--- START OF Source material ---

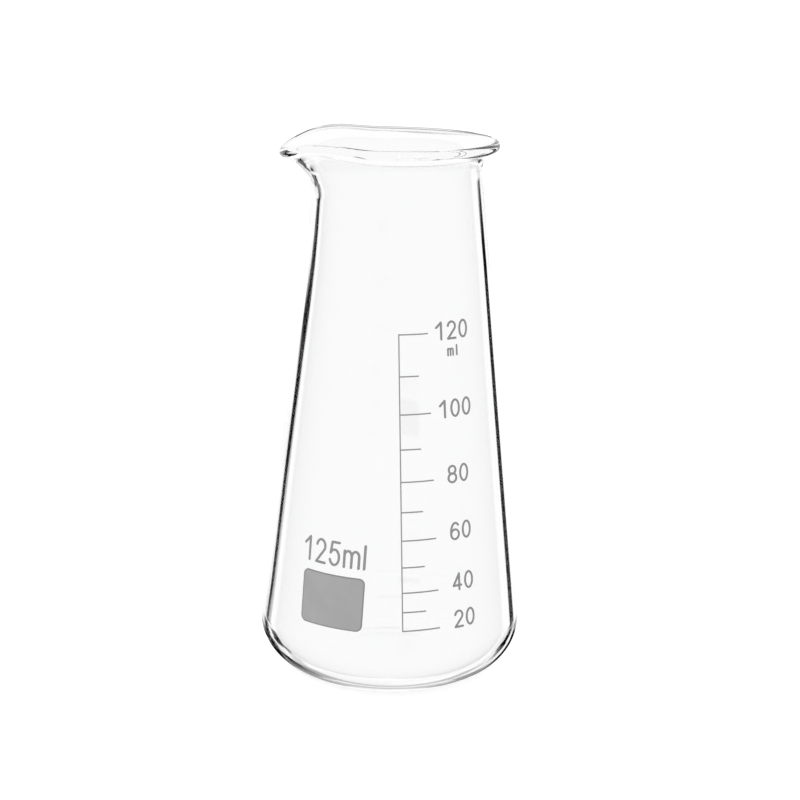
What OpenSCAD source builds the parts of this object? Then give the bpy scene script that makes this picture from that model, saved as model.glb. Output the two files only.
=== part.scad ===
// Conical laboratory beaker of 125 ml: one blown glass body with a rounded foot, a beaded rim and
// a pouring spout, and the patches of fired enamel printed on its outside.
// The origin is the middle of the base on the bench, +Z is up, the print faces -Y and the spout
// points to -X. Sizes are in millimetres and angles in degrees.

/* [Glass body] */
// Height of the round rim above the bench, at the top of its bead
height = 114.8; // [104:0.1:130]
// Widest outside diameter, just above the rounded foot
body_d = 56.8; // [50:0.1:64]
// Outside diameter of the neck, measured neck_drop below the rim
neck_d = 35.2; // [31:0.1:38]
// Distance from the rim down to where the neck is measured
neck_drop = 7.6; // [6:0.1:12]
// Outside radius of the rounded foot
foot_r = 9.7; // [6:0.1:11]
// Thickness of the wall
wall_t = 1.5; // [1:0.1:2]
// Thickness of the floor above the bench
floor_t = 2; // [1.5:0.1:3]
// Depth of the shallow dish under the base
dish_depth = 0.4; // [0.2:0.05:0.8]
// Width of the flat ring that stands on the bench around the dish
ring_w = 2.5; // [1.5:0.1:5]

/* [Lip and spout] */
// Outside diameter of the rim, away from the spout
mouth_d = 42; // [40:0.1:46]
// Diameter of the fire-polished bead that ends the rim
bead_d = 2.1; // [1.8:0.1:2.6]
// Radius of the hollow curve from the wall out to the rim
lip_curve_r = 4; // [3.5:0.1:5]
// Radius of the same curve under the spout
spout_curve_r = 8; // [7:0.1:11]
// How much larger the curve on the inside of the lip is
inner_curve_extra = 1; // [0.6:0.1:2]
// How far the spout reaches out past the round rim
spout_reach = 3.8; // [2:0.1:5]
// Angle to each side of the spout over which the rim widens towards it
spout_spread = 110; // [70:1:120]
// How far the spout's lip lies below the rim
spout_drop = 2.15; // [1:0.05:3]
// Angle to each side of the spout over which its lip dips
dip_spread = 44; // [30:1:50]
// How far the two shoulders beside the spout rise above the rim
shoulder_rise = 0.55; // [0.2:0.05:1]
// Angle from the spout to the top of each shoulder
shoulder_angle = 52; // [45:1:60]
// Angle to each side of a shoulder's top over which it fades out
shoulder_spread = 28; // [20:1:35]

/* [Scale] */
// Thickness of the fired enamel
ink_t = 0.1; // [0.05:0.01:0.2]
// Width of the scale's lines
line_w = 0.25; // [0.2:0.05:0.5]
// Height of the lowest line above the bench
low_line_z = 16.5; // [15:0.1:20]
// Distance from the rim down to the highest line
top_line_drop = 36.9; // [32:0.1:45]
// Volume between the two lowest pairs of lines, as a share of the volume between the others
low_step_share = 0.8; // [0.6:0.05:1.2]
// Angle from the front to the scale's upright line, to the right
scale_angle = 4.25; // [-5:0.05:8]
// Lean of the whole scale to the left
scale_lean = 1.5; // [0:0.1:3]
// Angle round the wall that a numbered line spans
long_line_angle = 16.5; // [14:0.1:18]
// Angle round the wall that a plain line spans
short_line_angle = 10.5; // [8:0.1:13]

/* [Numerals] */
// Height of the scale's digits
digit_h = 3.85; // [3:0.05:4.2]
// Width of the scale's digits
digit_w = 2.33; // [1.8:0.01:2.6]
// Width of the pen stroke in the scale's digits
digit_pen = 0.44; // [0.3:0.01:0.55]
// Gap between the scale's digits
digit_gap = 0.58; // [0.4:0.01:0.8]
// Angle from the middle of the scale's upright line to the middle of the column of numbers
number_angle = 30; // [28:0.05:33]
// Lean of the column of numbers to the left
number_lean = 0.65; // [0:0.05:3]
// Distance from the lowest line down to the foot of its number
low_number_drop = 0.5; // [0.3:0.05:1.8]
// Distance from the highest line down to the foot of its number
top_number_drop = 1.45; // [0.3:0.05:1.8]
// Height of the unit's letters under the top number
unit_h = 2.3; // [1.8:0.1:2.6]
// Width of the pen stroke in the unit's letters
unit_pen = 0.34; // [0.25:0.01:0.4]
// Gap between the top number and the unit under it
unit_gap = 1.1; // [0.6:0.1:2]

/* [Capacity and marking spot] */
// Height of the capacity's digits
capacity_h = 5.35; // [4.5:0.05:5.8]
// Width of the capacity's digits
capacity_w = 2.7; // [2.2:0.05:2.9]
// Width of the pen stroke in the capacity's digits and letters
capacity_pen = 0.52; // [0.35:0.01:0.65]
// Gap between the capacity's digits and letters
capacity_gap = 0.64; // [0.5:0.01:0.9]
// Gap between the marking spot and the capacity above it
capacity_lift = 1.8; // [1:0.1:3]
// Angle from the front to the middle of the marking spot, to the left
spot_angle = 26.8; // [20:0.1:32]
// Angle from the middle of the marking spot to the middle of the capacity, to the left
capacity_shift = 0.7; // [0:0.1:2]
// Width of the marking spot, straight across
spot_w = 14.4; // [11:0.1:15]
// Height of the marking spot
spot_h = 11.3; // [9:0.1:12]
// Corner radius of the marking spot
spot_r = 1.3; // [0.5:0.1:3]
// Height of the marking spot's lower edge above the bench
spot_z = 15.95; // [15:0.05:18]

/* [Hidden] */
// Facets round the body, round the 2D curves and along the sides of the dish's wide circle
round_steps = 80;
$fn = round_steps;
dish_steps = 720;
// Facets of the lip's section: along each hollow curve and round the bead
curve_steps = 7;
bead_steps = 8;
// The faceted lip is fused over the end of the round wall. Its root starts sunk inside the wall, this
// far under the spout's curve, and stands proud of both faces of the wall one and two steps higher
root_drop = 3.5;
root_step = 1;
root_sink = 0.25;
root_proud = 0.03;
// Colours of the clear glass and of the grey enamel
glass_colour = [0.80, 0.88, 0.90, 0.45];
enamel_colour = [0.62, 0.62, 0.62];
// Lines of the scale: a number at every second one, starting with the lowest
line_count = 11;
low_steps = 2;
// Proportions of the letters and digits, as shares of a glyph's width or height
small_letter_h = 0.71;
letter_m_w = 0.69;
letter_l_w = 0.02;
pen_steps = 10;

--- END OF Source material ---

● **Given request**
Write out all the data again, exactly as it appears.

● **Answer to this problem**
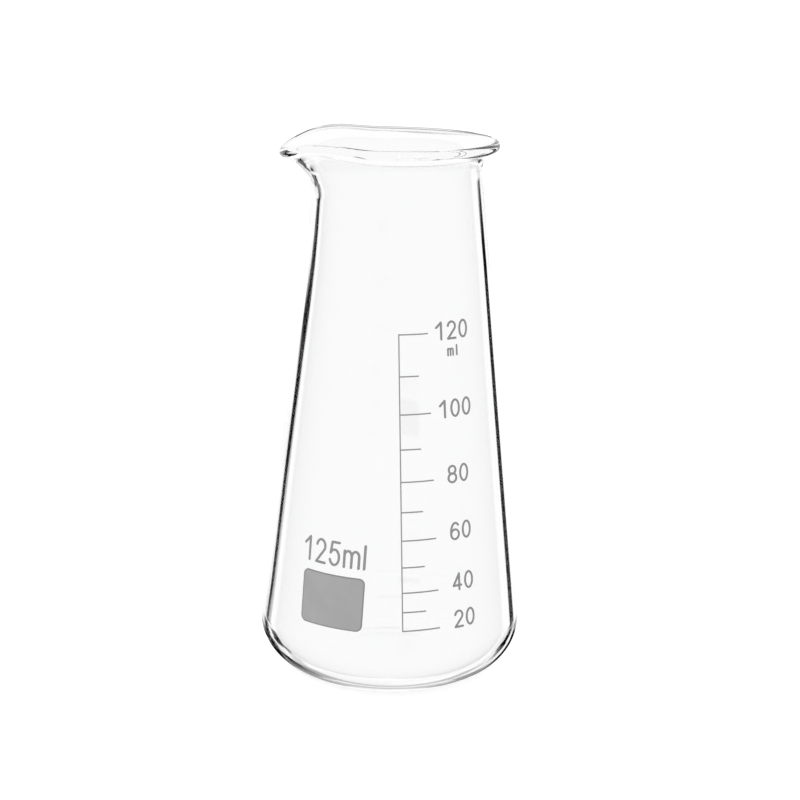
What OpenSCAD source builds the parts of this object? Then give the bpy scene script that makes this picture from that model, saved as model.glb. Output the two files only.
=== part.scad ===
// Conical laboratory beaker of 125 ml: one blown glass body with a rounded foot, a beaded rim and
// a pouring spout, and the patches of fired enamel printed on its outside.
// The origin is the middle of the base on the bench, +Z is up, the print faces -Y and the spout
// points to -X. Sizes are in millimetres and angles in degrees.

/* [Glass body] */
// Height of the round rim above the bench, at the top of its bead
height = 114.8; // [104:0.1:130]
// Widest outside diameter, just above the rounded foot
body_d = 56.8; // [50:0.1:64]
// Outside diameter of the neck, measured neck_drop below the rim
neck_d = 35.2; // [31:0.1:38]
// Distance from the rim down to where the neck is measured
neck_drop = 7.6; // [6:0.1:12]
// Outside radius of the rounded foot
foot_r = 9.7; // [6:0.1:11]
// Thickness of the wall
wall_t = 1.5; // [1:0.1:2]
// Thickness of the floor above the bench
floor_t = 2; // [1.5:0.1:3]
// Depth of the shallow dish under the base
dish_depth = 0.4; // [0.2:0.05:0.8]
// Width of the flat ring that stands on the bench around the dish
ring_w = 2.5; // [1.5:0.1:5]

/* [Lip and spout] */
// Outside diameter of the rim, away from the spout
mouth_d = 42; // [40:0.1:46]
// Diameter of the fire-polished bead that ends the rim
bead_d = 2.1; // [1.8:0.1:2.6]
// Radius of the hollow curve from the wall out to the rim
lip_curve_r = 4; // [3.5:0.1:5]
// Radius of the same curve under the spout
spout_curve_r = 8; // [7:0.1:11]
// How much larger the curve on the inside of the lip is
inner_curve_extra = 1; // [0.6:0.1:2]
// How far the spout reaches out past the round rim
spout_reach = 3.8; // [2:0.1:5]
// Angle to each side of the spout over which the rim widens towards it
spout_spread = 110; // [70:1:120]
// How far the spout's lip lies below the rim
spout_drop = 2.15; // [1:0.05:3]
// Angle to each side of the spout over which its lip dips
dip_spread = 44; // [30:1:50]
// How far the two shoulders beside the spout rise above the rim
shoulder_rise = 0.55; // [0.2:0.05:1]
// Angle from the spout to the top of each shoulder
shoulder_angle = 52; // [45:1:60]
// Angle to each side of a shoulder's top over which it fades out
shoulder_spread = 28; // [20:1:35]

/* [Scale] */
// Thickness of the fired enamel
ink_t = 0.1; // [0.05:0.01:0.2]
// Width of the scale's lines
line_w = 0.25; // [0.2:0.05:0.5]
// Height of the lowest line above the bench
low_line_z = 16.5; // [15:0.1:20]
// Distance from the rim down to the highest line
top_line_drop = 36.9; // [32:0.1:45]
// Volume between the two lowest pairs of lines, as a share of the volume between the others
low_step_share = 0.8; // [0.6:0.05:1.2]
// Angle from the front to the scale's upright line, to the right
scale_angle = 4.25; // [-5:0.05:8]
// Lean of the whole scale to the left
scale_lean = 1.5; // [0:0.1:3]
// Angle round the wall that a numbered line spans
long_line_angle = 16.5; // [14:0.1:18]
// Angle round the wall that a plain line spans
short_line_angle = 10.5; // [8:0.1:13]

/* [Numerals] */
// Height of the scale's digits
digit_h = 3.85; // [3:0.05:4.2]
// Width of the scale's digits
digit_w = 2.33; // [1.8:0.01:2.6]
// Width of the pen stroke in the scale's digits
digit_pen = 0.44; // [0.3:0.01:0.55]
// Gap between the scale's digits
digit_gap = 0.58; // [0.4:0.01:0.8]
// Angle from the middle of the scale's upright line to the middle of the column of numbers
number_angle = 30; // [28:0.05:33]
// Lean of the column of numbers to the left
number_lean = 0.65; // [0:0.05:3]
// Distance from the lowest line down to the foot of its number
low_number_drop = 0.5; // [0.3:0.05:1.8]
// Distance from the highest line down to the foot of its number
top_number_drop = 1.45; // [0.3:0.05:1.8]
// Height of the unit's letters under the top number
unit_h = 2.3; // [1.8:0.1:2.6]
// Width of the pen stroke in the unit's letters
unit_pen = 0.34; // [0.25:0.01:0.4]
// Gap between the top number and the unit under it
unit_gap = 1.1; // [0.6:0.1:2]

/* [Capacity and marking spot] */
// Height of the capacity's digits
capacity_h = 5.35; // [4.5:0.05:5.8]
// Width of the capacity's digits
capacity_w = 2.7; // [2.2:0.05:2.9]
// Width of the pen stroke in the capacity's digits and letters
capacity_pen = 0.52; // [0.35:0.01:0.65]
// Gap between the capacity's digits and letters
capacity_gap = 0.64; // [0.5:0.01:0.9]
// Gap between the marking spot and the capacity above it
capacity_lift = 1.8; // [1:0.1:3]
// Angle from the front to the middle of the marking spot, to the left
spot_angle = 26.8; // [20:0.1:32]
// Angle from the middle of the marking spot to the middle of the capacity, to the left
capacity_shift = 0.7; // [0:0.1:2]
// Width of the marking spot, straight across
spot_w = 14.4; // [11:0.1:15]
// Height of the marking spot
spot_h = 11.3; // [9:0.1:12]
// Corner radius of the marking spot
spot_r = 1.3; // [0.5:0.1:3]
// Height of the marking spot's lower edge above the bench
spot_z = 15.95; // [15:0.05:18]

/* [Hidden] */
// Facets round the body, round the 2D curves and along the sides of the dish's wide circle
round_steps = 80;
$fn = round_steps;
dish_steps = 720;
// Facets of the lip's section: along each hollow curve and round the bead
curve_steps = 7;
bead_steps = 8;
// The faceted lip is fused over the end of the round wall. Its root starts sunk inside the wall, this
// far under the spout's curve, and stands proud of both faces of the wall one and two steps higher
root_drop = 3.5;
root_step = 1;
root_sink = 0.25;
root_proud = 0.03;
// Colours of the clear glass and of the grey enamel
glass_colour = [0.80, 0.88, 0.90, 0.45];
enamel_colour = [0.62, 0.62, 0.62];
// Lines of the scale: a number at every second one, starting with the lowest
line_count = 11;
low_steps = 2;
// Proportions of the letters and digits, as shares of a glyph's width or height
small_letter_h = 0.71;
letter_m_w = 0.69;
letter_l_w = 0.02;
pen_steps = 10;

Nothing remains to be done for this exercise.